> _Problem statement_
Repeat all of the material exactly as given.

> _Dataset excerpt_
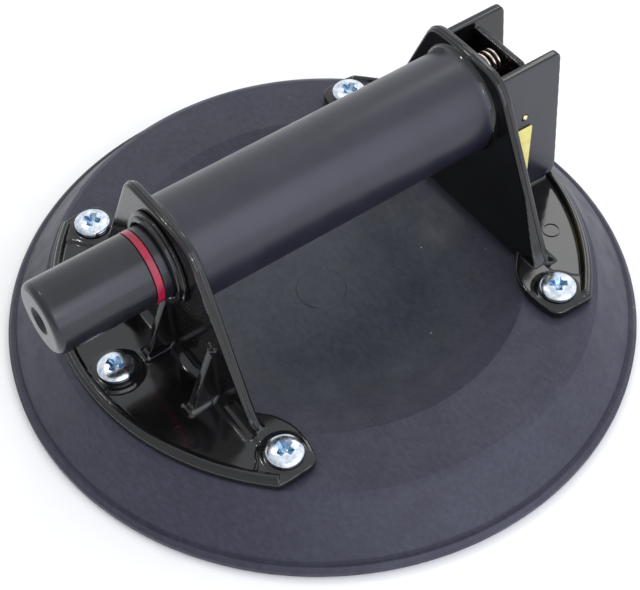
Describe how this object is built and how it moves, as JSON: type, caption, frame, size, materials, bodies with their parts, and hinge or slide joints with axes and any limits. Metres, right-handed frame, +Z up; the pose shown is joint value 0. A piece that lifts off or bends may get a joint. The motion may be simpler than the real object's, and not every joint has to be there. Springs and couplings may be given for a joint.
{
  "type": "vacuum suction cup",
  "caption": "Round rubber suction pad under a moulded bridge handle; the grip is a hand pump with a sliding red-line plunger, and a sprung thumb lever releases the vacuum",
  "frame": {"origin": "centre of the pad's flat sealing face, on the surface that the cup stands on", "axes": "+Z up, square to the pad; +X along the grip from the plunger end to the release-lever end; +Y to the left of that"},
  "size_m": [0.2286, 0.2286, 0.0903],
  "materials": {
    "pad_rubber": "moulded satin slate-grey rubber",
    "seal_rubber": "matte black nitrile",
    "handle_plastic": "glossy near-black moulded ABS",
    "plunger_plastic": "satin dark grey moulded plastic",
    "red_band": "red indicator band",
    "zinc_steel": "bright zinc-plated steel",
    "spring_steel": "drawn spring steel",
    "brass": "turned brass",
    "aluminium": "drawn aluminium tube",
    "label_yellow": "blank yellow self-adhesive label",
    "felt": "off-white filter felt"
  },
  "bodies": {
    "root": {"suction_pad": "pad_rubber", "pad_backing_plate": "zinc_steel", "threaded_bush_1": "brass", "pad_screw_1": "zinc_steel", "threaded_bush_2": "brass", "pad_screw_2": "zinc_steel", "threaded_bush_3": "brass", "pad_screw_3": "zinc_steel", "threaded_bush_4": "brass", "pad_screw_4": "zinc_steel", "threaded_bush_5": "brass", "pad_screw_5": "zinc_steel", "vacuum_port_fitting": "brass", "port_filter": "felt", "handle": "handle_plastic", "serial_label": "label_yellow", "duct_plug": "brass", "pump_cylinder": "aluminium", "cylinder_collar": "handle_plastic", "plunger_wiper": "seal_rubber", "plunger_spring": "spring_steel", "end_plug": "plunger_plastic", "end_plug_o_ring": "seal_rubber", "check_valve_disc": "seal_rubber", "valve_nozzle": "brass", "lever_pin": "brass", "lever_pin_clip": "zinc_steel", "lever_spring": "spring_steel"},
    "plunger": {"plunger": "plunger_plastic", "red_line_band": "red_band", "piston_washer": "zinc_steel", "piston_cup": "seal_rubber", "spring_seat": "zinc_steel", "piston_screw": "zinc_steel"},
    "release_lever": {"release_lever": "handle_plastic", "valve_seal": "seal_rubber"}
  },
  "joints": [
    {"name": "pump_stroke", "type": "slide", "parent": "root", "child": "plunger", "axis": [1, 0, 0], "range_m": [0, 0.036], "stiffness_N_per_m": 250, "springref_m": -0.01, "deforming": ["plunger_spring"]},
    {"name": "release_pull", "type": "hinge", "parent": "root", "child": "release_lever", "pos_m": [0.077, 0, 0.0627], "axis": [0, -1, 0], "range_deg": [0, 10], "stiffness_Nm_per_rad": 0.6, "springref_deg": -5.73, "deforming": ["lever_spring"]}
  ]
}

> _Right answer_
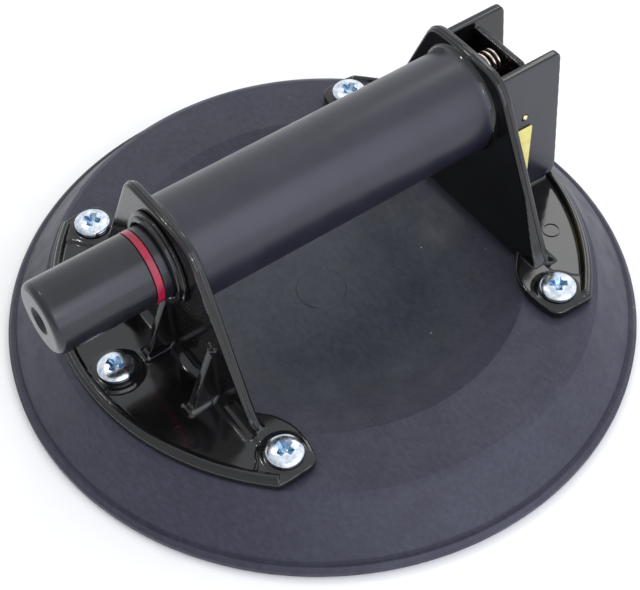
Describe how this object is built and how it moves, as JSON: type, caption, frame, size, materials, bodies with their parts, and hinge or slide joints with axes and any limits. Metres, right-handed frame, +Z up; the pose shown is joint value 0. A piece that lifts off or bends may get a joint. The motion may be simpler than the real object's, and not every joint has to be there. Springs and couplings may be given for a joint.
{
  "type": "vacuum suction cup",
  "caption": "Round rubber suction pad under a moulded bridge handle; the grip is a hand pump with a sliding red-line plunger, and a sprung thumb lever releases the vacuum",
  "frame": {"origin": "centre of the pad's flat sealing face, on the surface that the cup stands on", "axes": "+Z up, square to the pad; +X along the grip from the plunger end to the release-lever end; +Y to the left of that"},
  "size_m": [0.2286, 0.2286, 0.0903],
  "materials": {
    "pad_rubber": "moulded satin slate-grey rubber",
    "seal_rubber": "matte black nitrile",
    "handle_plastic": "glossy near-black moulded ABS",
    "plunger_plastic": "satin dark grey moulded plastic",
    "red_band": "red indicator band",
    "zinc_steel": "bright zinc-plated steel",
    "spring_steel": "drawn spring steel",
    "brass": "turned brass",
    "aluminium": "drawn aluminium tube",
    "label_yellow": "blank yellow self-adhesive label",
    "felt": "off-white filter felt"
  },
  "bodies": {
    "root": {"suction_pad": "pad_rubber", "pad_backing_plate": "zinc_steel", "threaded_bush_1": "brass", "pad_screw_1": "zinc_steel", "threaded_bush_2": "brass", "pad_screw_2": "zinc_steel", "threaded_bush_3": "brass", "pad_screw_3": "zinc_steel", "threaded_bush_4": "brass", "pad_screw_4": "zinc_steel", "threaded_bush_5": "brass", "pad_screw_5": "zinc_steel", "vacuum_port_fitting": "brass", "port_filter": "felt", "handle": "handle_plastic", "serial_label": "label_yellow", "duct_plug": "brass", "pump_cylinder": "aluminium", "cylinder_collar": "handle_plastic", "plunger_wiper": "seal_rubber", "plunger_spring": "spring_steel", "end_plug": "plunger_plastic", "end_plug_o_ring": "seal_rubber", "check_valve_disc": "seal_rubber", "valve_nozzle": "brass", "lever_pin": "brass", "lever_pin_clip": "zinc_steel", "lever_spring": "spring_steel"},
    "plunger": {"plunger": "plunger_plastic", "red_line_band": "red_band", "piston_washer": "zinc_steel", "piston_cup": "seal_rubber", "spring_seat": "zinc_steel", "piston_screw": "zinc_steel"},
    "release_lever": {"release_lever": "handle_plastic", "valve_seal": "seal_rubber"}
  },
  "joints": [
    {"name": "pump_stroke", "type": "slide", "parent": "root", "child": "plunger", "axis": [1, 0, 0], "range_m": [0, 0.036], "stiffness_N_per_m": 250, "springref_m": -0.01, "deforming": ["plunger_spring"]},
    {"name": "release_pull", "type": "hinge", "parent": "root", "child": "release_lever", "pos_m": [0.077, 0, 0.0627], "axis": [0, -1, 0], "range_deg": [0, 10], "stiffness_Nm_per_rad": 0.6, "springref_deg": -5.73, "deforming": ["lever_spring"]}
  ]
}